▸ **What is asked**
In the listing below, find the line containing "lie_on_side * part" and the line containing "bpy.data.objects.remove(obj)". Repeat exactly those two lines and every line between them, nothing more.

▸ **Collected data**

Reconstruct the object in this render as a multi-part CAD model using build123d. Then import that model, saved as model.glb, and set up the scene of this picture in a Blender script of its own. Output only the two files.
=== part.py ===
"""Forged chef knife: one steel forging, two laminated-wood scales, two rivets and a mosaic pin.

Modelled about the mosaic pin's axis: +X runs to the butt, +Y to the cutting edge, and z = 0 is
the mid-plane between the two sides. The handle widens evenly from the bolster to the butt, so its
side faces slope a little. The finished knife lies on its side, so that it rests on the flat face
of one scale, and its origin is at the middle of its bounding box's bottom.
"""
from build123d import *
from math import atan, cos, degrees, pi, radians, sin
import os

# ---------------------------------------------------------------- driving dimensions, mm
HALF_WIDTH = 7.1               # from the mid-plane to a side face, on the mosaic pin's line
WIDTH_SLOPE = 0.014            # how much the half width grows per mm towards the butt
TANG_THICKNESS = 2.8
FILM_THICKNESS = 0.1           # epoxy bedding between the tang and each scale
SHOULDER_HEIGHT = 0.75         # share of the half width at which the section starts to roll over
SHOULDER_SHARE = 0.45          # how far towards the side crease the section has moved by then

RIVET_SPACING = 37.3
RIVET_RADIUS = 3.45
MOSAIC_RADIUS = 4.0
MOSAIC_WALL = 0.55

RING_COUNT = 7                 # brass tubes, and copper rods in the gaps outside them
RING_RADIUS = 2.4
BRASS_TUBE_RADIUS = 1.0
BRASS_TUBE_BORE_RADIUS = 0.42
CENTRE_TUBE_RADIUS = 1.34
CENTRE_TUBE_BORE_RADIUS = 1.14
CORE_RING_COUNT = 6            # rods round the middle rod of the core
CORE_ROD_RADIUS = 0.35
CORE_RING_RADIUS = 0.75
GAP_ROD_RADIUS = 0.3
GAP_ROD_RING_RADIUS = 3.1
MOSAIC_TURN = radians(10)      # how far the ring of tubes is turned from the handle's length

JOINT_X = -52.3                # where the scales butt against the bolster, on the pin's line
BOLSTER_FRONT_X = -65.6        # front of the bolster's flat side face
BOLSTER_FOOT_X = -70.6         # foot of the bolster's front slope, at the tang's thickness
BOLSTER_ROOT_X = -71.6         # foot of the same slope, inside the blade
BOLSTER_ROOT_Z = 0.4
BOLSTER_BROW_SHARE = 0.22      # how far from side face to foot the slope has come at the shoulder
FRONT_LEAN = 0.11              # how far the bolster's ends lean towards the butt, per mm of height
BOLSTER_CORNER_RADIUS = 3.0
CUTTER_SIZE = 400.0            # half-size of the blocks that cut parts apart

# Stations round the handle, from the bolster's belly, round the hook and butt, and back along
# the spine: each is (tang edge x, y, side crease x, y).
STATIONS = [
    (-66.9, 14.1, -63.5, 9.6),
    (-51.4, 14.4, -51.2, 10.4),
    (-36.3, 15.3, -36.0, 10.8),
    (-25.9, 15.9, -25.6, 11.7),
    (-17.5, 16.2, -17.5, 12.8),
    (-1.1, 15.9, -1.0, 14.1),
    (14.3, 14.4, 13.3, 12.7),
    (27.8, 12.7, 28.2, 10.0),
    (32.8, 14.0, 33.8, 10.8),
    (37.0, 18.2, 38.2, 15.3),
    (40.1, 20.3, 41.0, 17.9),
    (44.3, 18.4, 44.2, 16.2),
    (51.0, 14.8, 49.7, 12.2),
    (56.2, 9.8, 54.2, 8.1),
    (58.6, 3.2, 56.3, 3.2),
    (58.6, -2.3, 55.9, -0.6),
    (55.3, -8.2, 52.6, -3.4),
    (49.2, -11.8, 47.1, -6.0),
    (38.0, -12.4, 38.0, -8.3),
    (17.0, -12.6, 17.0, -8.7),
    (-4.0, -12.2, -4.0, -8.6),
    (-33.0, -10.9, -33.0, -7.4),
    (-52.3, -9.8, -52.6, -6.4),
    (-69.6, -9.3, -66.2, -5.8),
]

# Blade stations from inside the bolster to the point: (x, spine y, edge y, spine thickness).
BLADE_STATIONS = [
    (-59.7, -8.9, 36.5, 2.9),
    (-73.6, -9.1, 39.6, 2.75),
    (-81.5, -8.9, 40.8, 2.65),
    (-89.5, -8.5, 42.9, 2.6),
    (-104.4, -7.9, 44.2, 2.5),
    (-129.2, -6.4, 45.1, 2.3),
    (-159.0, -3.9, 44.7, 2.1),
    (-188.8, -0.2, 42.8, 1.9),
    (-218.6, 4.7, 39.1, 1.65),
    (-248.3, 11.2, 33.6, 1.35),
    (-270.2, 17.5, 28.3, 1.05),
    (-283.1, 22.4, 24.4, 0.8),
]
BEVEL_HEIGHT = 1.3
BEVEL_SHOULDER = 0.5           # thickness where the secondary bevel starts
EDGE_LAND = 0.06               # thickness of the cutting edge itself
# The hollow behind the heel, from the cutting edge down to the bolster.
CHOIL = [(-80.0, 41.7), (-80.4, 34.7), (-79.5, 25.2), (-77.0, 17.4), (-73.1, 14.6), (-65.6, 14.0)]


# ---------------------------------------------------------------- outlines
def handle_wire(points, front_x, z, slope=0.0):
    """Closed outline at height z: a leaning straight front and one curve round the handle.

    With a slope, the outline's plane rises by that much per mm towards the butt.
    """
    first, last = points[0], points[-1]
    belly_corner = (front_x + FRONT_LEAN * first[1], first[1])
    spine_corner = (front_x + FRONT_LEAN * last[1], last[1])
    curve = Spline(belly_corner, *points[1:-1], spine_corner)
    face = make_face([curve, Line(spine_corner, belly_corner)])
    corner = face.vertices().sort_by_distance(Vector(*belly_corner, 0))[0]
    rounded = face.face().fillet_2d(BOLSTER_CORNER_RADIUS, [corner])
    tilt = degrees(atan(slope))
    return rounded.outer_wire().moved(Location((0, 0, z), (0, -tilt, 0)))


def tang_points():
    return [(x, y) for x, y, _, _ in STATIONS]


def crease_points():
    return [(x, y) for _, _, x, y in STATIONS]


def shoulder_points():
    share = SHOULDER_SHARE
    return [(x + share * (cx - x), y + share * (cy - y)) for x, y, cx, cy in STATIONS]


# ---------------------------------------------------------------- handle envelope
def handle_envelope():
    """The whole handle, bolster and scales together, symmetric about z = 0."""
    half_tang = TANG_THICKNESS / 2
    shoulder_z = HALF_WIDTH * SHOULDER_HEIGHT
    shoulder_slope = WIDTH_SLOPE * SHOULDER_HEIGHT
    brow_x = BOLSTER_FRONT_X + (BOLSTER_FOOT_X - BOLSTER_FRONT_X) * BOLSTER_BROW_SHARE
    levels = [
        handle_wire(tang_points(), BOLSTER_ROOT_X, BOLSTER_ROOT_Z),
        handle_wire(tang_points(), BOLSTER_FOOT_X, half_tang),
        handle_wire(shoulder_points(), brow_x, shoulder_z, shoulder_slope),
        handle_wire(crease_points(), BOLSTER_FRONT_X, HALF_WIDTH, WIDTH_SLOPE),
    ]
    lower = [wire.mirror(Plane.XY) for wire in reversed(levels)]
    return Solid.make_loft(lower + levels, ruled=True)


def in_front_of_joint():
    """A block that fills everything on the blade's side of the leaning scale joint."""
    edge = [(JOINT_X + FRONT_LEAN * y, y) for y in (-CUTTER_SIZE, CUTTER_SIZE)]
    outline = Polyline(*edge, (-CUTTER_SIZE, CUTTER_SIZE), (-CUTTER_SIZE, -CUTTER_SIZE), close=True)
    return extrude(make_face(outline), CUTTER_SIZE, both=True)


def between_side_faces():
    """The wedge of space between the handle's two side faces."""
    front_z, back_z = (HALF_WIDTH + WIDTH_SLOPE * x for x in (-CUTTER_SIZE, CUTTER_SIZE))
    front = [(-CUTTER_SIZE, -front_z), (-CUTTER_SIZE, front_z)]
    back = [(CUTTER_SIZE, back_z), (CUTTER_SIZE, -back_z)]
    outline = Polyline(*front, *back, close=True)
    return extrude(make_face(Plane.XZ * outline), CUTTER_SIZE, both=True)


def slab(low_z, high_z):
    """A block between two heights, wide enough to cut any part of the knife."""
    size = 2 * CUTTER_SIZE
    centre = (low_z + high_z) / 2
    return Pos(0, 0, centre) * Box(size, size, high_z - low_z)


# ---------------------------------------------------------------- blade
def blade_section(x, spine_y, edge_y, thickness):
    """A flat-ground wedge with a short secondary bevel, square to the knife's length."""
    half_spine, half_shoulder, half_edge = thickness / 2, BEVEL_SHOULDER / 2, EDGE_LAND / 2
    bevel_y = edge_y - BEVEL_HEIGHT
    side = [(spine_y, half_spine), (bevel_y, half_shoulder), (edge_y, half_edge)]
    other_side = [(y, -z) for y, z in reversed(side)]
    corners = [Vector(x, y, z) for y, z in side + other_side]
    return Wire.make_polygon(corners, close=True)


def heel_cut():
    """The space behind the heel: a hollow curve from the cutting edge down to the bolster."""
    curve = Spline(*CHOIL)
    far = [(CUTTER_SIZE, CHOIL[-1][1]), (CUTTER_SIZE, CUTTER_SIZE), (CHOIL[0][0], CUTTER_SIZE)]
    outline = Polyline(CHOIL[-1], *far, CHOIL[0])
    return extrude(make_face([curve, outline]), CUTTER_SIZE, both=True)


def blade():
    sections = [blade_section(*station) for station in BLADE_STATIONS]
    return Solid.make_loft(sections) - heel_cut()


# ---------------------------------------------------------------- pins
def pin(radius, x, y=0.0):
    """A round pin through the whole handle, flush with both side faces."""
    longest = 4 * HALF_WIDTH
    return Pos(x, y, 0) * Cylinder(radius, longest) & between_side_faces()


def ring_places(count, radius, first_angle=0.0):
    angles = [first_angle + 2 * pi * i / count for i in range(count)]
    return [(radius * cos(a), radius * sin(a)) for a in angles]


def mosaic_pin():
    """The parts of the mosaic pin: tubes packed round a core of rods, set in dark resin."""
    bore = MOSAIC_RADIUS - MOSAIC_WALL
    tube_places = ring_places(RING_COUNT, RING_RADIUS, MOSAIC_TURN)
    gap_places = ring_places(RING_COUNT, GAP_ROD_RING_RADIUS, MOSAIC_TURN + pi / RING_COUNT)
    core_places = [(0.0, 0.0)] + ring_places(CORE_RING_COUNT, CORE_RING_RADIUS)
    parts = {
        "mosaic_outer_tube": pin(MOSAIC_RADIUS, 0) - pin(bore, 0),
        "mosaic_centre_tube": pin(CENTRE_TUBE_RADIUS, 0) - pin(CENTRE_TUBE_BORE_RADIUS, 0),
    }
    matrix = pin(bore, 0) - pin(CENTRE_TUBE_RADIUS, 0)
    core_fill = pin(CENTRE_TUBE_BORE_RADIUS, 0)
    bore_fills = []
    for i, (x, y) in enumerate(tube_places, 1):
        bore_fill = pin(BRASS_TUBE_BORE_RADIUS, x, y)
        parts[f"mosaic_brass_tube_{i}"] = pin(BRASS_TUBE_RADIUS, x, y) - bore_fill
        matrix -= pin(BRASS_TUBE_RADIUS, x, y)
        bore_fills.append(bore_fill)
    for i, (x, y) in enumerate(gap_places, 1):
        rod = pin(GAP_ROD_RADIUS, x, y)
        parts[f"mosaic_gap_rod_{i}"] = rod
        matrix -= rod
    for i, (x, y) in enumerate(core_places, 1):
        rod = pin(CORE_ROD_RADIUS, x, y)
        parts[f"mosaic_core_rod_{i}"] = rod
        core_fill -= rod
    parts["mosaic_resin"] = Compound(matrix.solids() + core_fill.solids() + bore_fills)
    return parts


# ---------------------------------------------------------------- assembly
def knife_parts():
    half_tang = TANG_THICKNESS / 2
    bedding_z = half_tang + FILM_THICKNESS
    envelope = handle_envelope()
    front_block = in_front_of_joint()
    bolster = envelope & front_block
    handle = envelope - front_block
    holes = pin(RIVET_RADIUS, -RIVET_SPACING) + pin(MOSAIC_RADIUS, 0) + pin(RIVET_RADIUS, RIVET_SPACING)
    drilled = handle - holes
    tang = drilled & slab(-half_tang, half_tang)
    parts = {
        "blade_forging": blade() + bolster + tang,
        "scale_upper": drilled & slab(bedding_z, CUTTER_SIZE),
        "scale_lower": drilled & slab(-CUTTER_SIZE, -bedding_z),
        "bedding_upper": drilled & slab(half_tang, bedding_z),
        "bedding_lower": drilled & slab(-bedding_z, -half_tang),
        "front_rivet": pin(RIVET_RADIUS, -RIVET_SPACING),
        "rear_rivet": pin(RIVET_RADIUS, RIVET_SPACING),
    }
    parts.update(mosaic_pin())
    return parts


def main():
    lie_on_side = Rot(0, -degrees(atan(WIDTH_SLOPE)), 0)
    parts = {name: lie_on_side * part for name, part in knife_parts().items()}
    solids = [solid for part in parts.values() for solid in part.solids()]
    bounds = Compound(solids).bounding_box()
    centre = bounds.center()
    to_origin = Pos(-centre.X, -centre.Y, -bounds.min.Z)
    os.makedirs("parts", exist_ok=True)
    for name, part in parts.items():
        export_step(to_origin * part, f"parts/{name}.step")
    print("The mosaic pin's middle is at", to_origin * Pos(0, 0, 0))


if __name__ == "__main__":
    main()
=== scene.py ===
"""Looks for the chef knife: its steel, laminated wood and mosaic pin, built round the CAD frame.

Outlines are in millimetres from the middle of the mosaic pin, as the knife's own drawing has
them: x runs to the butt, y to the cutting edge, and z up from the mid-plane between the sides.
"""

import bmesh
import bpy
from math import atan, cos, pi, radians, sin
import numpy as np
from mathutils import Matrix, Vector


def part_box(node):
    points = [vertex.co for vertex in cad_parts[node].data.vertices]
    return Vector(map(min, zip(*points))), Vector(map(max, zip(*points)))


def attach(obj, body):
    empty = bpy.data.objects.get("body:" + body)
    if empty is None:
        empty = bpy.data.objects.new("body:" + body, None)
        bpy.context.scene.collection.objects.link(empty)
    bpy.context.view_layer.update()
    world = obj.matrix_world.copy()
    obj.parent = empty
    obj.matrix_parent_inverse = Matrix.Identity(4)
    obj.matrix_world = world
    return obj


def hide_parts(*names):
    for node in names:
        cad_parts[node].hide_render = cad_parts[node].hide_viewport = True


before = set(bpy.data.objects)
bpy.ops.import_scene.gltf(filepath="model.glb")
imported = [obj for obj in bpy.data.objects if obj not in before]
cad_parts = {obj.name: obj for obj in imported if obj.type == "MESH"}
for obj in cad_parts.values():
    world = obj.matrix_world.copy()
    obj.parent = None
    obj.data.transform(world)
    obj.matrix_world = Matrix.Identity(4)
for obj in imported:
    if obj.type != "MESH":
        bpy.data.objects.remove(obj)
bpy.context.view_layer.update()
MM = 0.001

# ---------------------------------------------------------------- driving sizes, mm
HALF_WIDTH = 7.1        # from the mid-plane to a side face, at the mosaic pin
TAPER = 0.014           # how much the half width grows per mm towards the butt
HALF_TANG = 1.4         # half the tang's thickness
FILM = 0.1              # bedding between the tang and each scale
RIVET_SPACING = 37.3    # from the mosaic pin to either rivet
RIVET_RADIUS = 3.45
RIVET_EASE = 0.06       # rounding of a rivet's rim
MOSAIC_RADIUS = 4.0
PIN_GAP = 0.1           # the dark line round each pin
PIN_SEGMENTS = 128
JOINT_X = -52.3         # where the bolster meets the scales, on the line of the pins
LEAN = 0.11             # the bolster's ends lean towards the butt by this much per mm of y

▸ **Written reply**
    parts = {name: lie_on_side * part for name, part in knife_parts().items()}
    solids = [solid for part in parts.values() for solid in part.solids()]
    bounds = Compound(solids).bounding_box()
    centre = bounds.center()
    to_origin = Pos(-centre.X, -centre.Y, -bounds.min.Z)
    os.makedirs("parts", exist_ok=True)
    for name, part in parts.items():
        export_step(to_origin * part, f"parts/{name}.step")
    print("The mosaic pin's middle is at", to_origin * Pos(0, 0, 0))


if __name__ == "__main__":
    main()
=== scene.py ===
"""Looks for the chef knife: its steel, laminated wood and mosaic pin, built round the CAD frame.

Outlines are in millimetres from the middle of the mosaic pin, as the knife's own drawing has
them: x runs to the butt, y to the cutting edge, and z up from the mid-plane between the sides.
"""

import bmesh
import bpy
from math import atan, cos, pi, radians, sin
import numpy as np
from mathutils import Matrix, Vector


def part_box(node):
    points = [vertex.co for vertex in cad_parts[node].data.vertices]
    return Vector(map(min, zip(*points))), Vector(map(max, zip(*points)))


def attach(obj, body):
    empty = bpy.data.objects.get("body:" + body)
    if empty is None:
        empty = bpy.data.objects.new("body:" + body, None)
        bpy.context.scene.collection.objects.link(empty)
    bpy.context.view_layer.update()
    world = obj.matrix_world.copy()
    obj.parent = empty
    obj.matrix_parent_inverse = Matrix.Identity(4)
    obj.matrix_world = world
    return obj


def hide_parts(*names):
    for node in names:
        cad_parts[node].hide_render = cad_parts[node].hide_viewport = True


before = set(bpy.data.objects)
bpy.ops.import_scene.gltf(filepath="model.glb")
imported = [obj for obj in bpy.data.objects if obj not in before]
cad_parts = {obj.name: obj for obj in imported if obj.type == "MESH"}
for obj in cad_parts.values():
    world = obj.matrix_world.copy()
    obj.parent = None
    obj.data.transform(world)
    obj.matrix_world = Matrix.Identity(4)
for obj in imported:
    if obj.type != "MESH":
        bpy.data.objects.remove(obj)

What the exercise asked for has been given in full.